In a way, people pray to each other. The way I say “you” to another, respectfully, hopefully, intimately, in desperation, or expectantly: all this is a way of praying. Could it be that praying to God grew out of this human experience of speaking to and communicating with one another?

It’s hard to pinpoint the origins of what we call prayer. Praying is simply there in the holy books of all the religions of humankind. The Bible takes prayer for granted. So much so, that the Hebrews really had no technical phrase for “to pray”. They used words like entreat, rejoice, pour out one’s heart, cry aloud, praise, bless, according to however a person felt in relation to the Divine. The Hebrews prayed to their own God, Yahweh, the only One who could help. Other gods -- and the people of Israel were surrounded by many -- were helpless. Psalm 115:5 proclaims: “Our God is in heaven, and whatever God wills to do comes to pass. Their idols are silver and gold, the work of human hands... Those who make them are like them, and so are all who put their trust in them... 

The Holy God revealed God’s presence, Godself, to Israel. The Hebrew word for God = Yahweh means something like “I am who I am”, but with the added idea of presence, of being with. The unique thing about the God of the Hebrews is that what God says God also does.

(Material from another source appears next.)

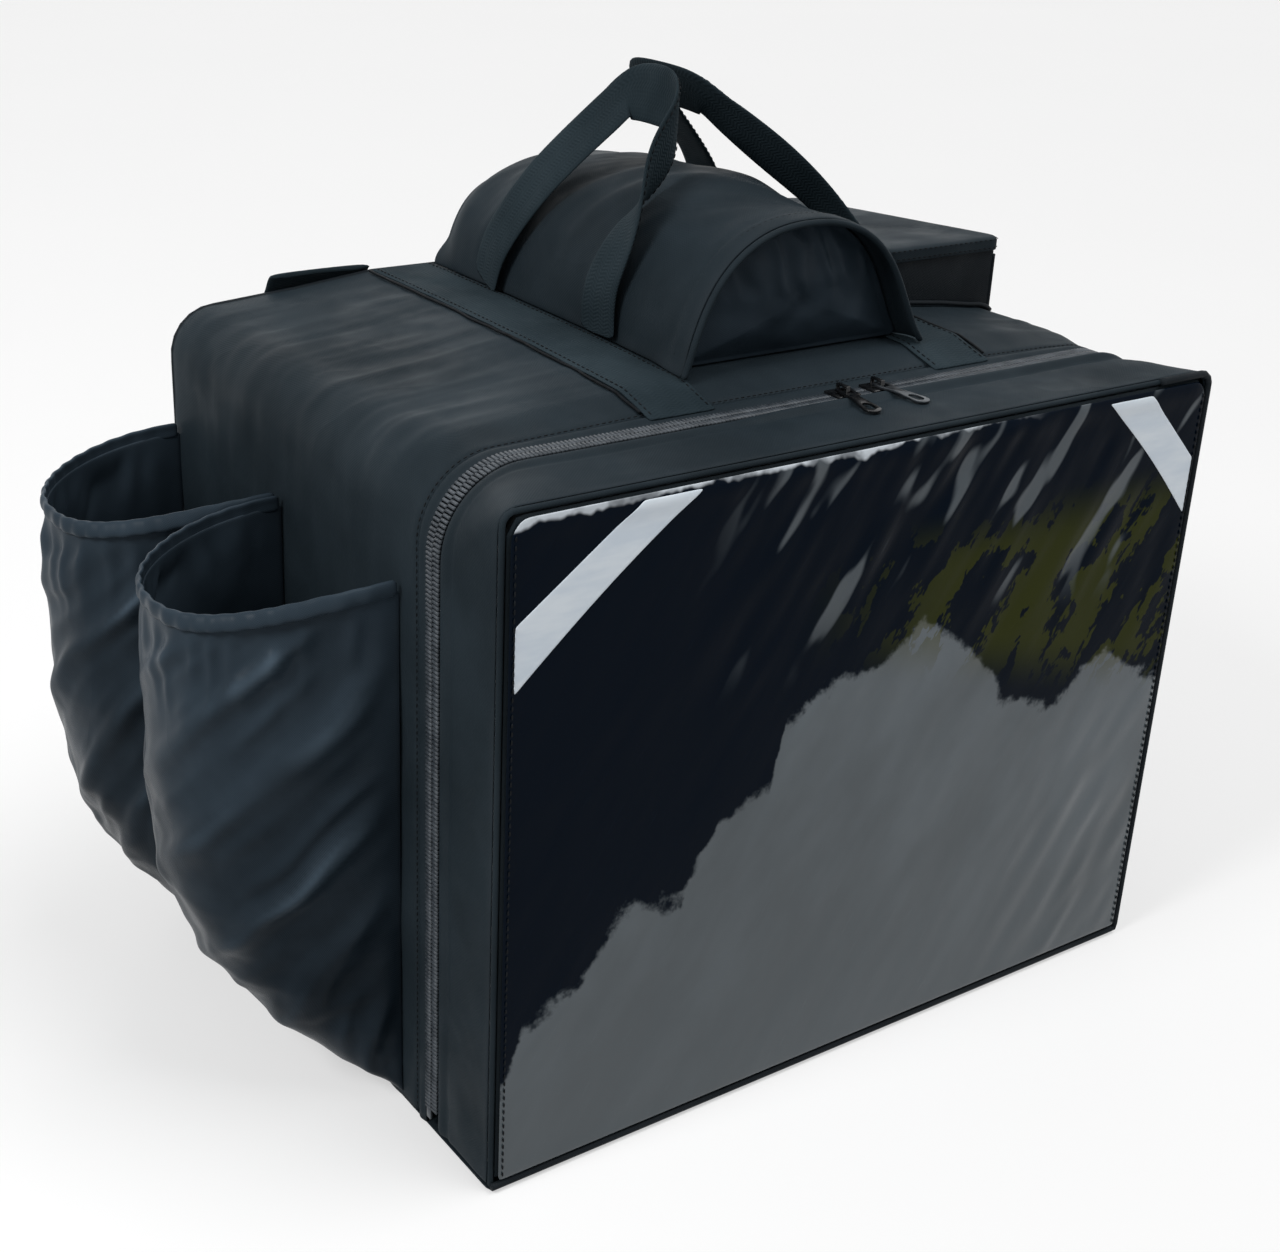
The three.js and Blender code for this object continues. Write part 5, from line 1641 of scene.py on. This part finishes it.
@dataclass
class CarryHandles:
    """Two webbing loops and the strips that they rise from."""

    form: BagForm = FORM
    width: float = 31.0
    thickness: float = 2.2
    apex_height: float = 114.0
    back_y: float = 109.0
    strip_width: float = 40.0
    # Shares of a leg's way, from its foot to the apex: up, across, along and its bow.
    rises: tuple[float, ...] = (0.0, 0.24, 0.56, 0.9, 1.0)
    leans: tuple[float, ...] = (0.0, 0.03, 0.3, 0.82, 1.0)
    closes: tuple[float, ...] = (0.0, 0.17, 0.48, 0.85, 1.0)
    bows: tuple[float, ...] = (0.0, 0.2, 1.0, 0.8, 0.0)

    def loop(self, name: str, feet: Vector, apex: Vector, bulge: float, twist: float) -> None:
        """One handle, from its back foot over its apex to its front foot.

        Args:
            name: left or right.
            feet: Place of the front foot; the back foot stands straight behind it.
            apex: Place across of the apex, and the depths of its front and its back end.
            bulge: How far the front leg bows along the bag.
            twist: How much the front leg is turned on itself, in degrees.
        """
        x, apex_x, seat = feet.x, apex.x, feet.z

        def leg(base_y: float, apex_y: float, bow: float) -> list[Vector]:
            """One leg's knots, from its foot to the apex."""
            return [
                Vector((mix(x, apex_x, a), mix(base_y, apex_y, b) + bow * c, seat + self.apex_height * rise))
                for rise, a, b, c in zip(self.rises, self.leans, self.closes, self.bows)
            ]

        knots = leg(self.back_y, apex.z, 0.0) + leg(feet.y, apex.y, bulge)[::-1]
        path = through(knots, 72)
        lean = Vector((apex_x - x, 0, self.apex_height)).normalized()
        normal = REAR.cross(lean)
        faces = []
        for i, ahead in enumerate(directions(path)):
            turn = math.radians(twist) * hump(i / (len(path) - 1), 0.68, 0.12)
            faces.append(Matrix.Rotation(turn, 3, ahead) @ normal)
        maker = Cloth(f"carry_handle_{name}", f"handle_{name}", "webbing", Finish.WEBBING)
        bm = maker.band(path, faces, self.width, self.thickness, 6, 0.5, 0.15)
        for vert in bm.verts:
            vert.co.z = max(vert.co.z, (seat - 0.5) * MM)
        maker.finish(bm, 0, 1, [f"handle_{name}"])
        for tag, offset in (("a", -0.42), ("b", 0.42)):
            points, outs = [], []
            for spot, run, out in list(zip(path, directions(path), faces))[4:-4]:
                side = run.cross(out).normalized()
                face = side.cross(run).normalized()
                points.append(spot + side * (offset * self.width) + face * (self.thickness * 0.5 + 0.25))
                outs.append(face)
            sew(f"handle_stitches_{name}_{tag}", f"handle_{name}", "webbing", points, outs, 4.4, 0.4)

    def strips(self) -> None:
        """The ribbed strips over the top panel, stitched along both edges."""
        form = self.form
        for name, from_x in (("left", -103.0), ("right", 81.0)):
            strip = Cloth(f"top_strip_{name}", "bag", "webbing", Finish.WEBBING)

            def place(across: float, along: float) -> Vector:
                """A point of the strip, which lies on the top panel."""
                y = mix(-110.0, 171.0, along)
                x = from_x + self.strip_width * across + 0.5 * wander(y / 25, from_x)
                return Vector((x, y, form.top_z(x, y) + 1.7 + 0.35 * wander(x / 15, y / 18)))

            bm = strip.grid(10, 80, (self.strip_width, 281), place, Vector((0, 30, 200)), 2)
            strip.finish(bm, 1.3, 1, [f"top_webbing_{name}"])
            for tag, x in (("a", from_x + 3.0), ("b", from_x + self.strip_width - 3.0)):
                depths = [mix(-107, 168, i / 80) for i in range(81)]
                points = [Vector((x, y, form.top_z(x, y) + 1.9)) for y in depths]
                sew(f"strip_stitches_{name}_{tag}", "bag", "webbing", points, [UP] * 81, 4.2, 0.4)

    def build(self) -> None:
        """Makes both handles and both strips."""
        self.strips()
        self.loop("left", Vector((-64.0, -6.0, 372.1)), Vector((-13.0, 8.0, 42.0)), -14.0, 62.0)
        self.loop("right", Vector((93.0, -58.0, 372.0)), Vector((17.0, 28.0, 72.0)), 0.0, -15.0)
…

God’s covenant with Israel through Abraham is renewed down through history. Each time God remakes the Covenant, God is revealed to the people as a Father with two qualities: 1) lovingkindness, mercy (hesed), and 2) faithfulness, reliability, loyalty, dependability (emeth). Implicit in Hebrew prayer to such a God was a request for life, i.e., total blessing, a filling of all of one’s needs, personal, earthly and spiritual, both for the individual and for the nation, the community.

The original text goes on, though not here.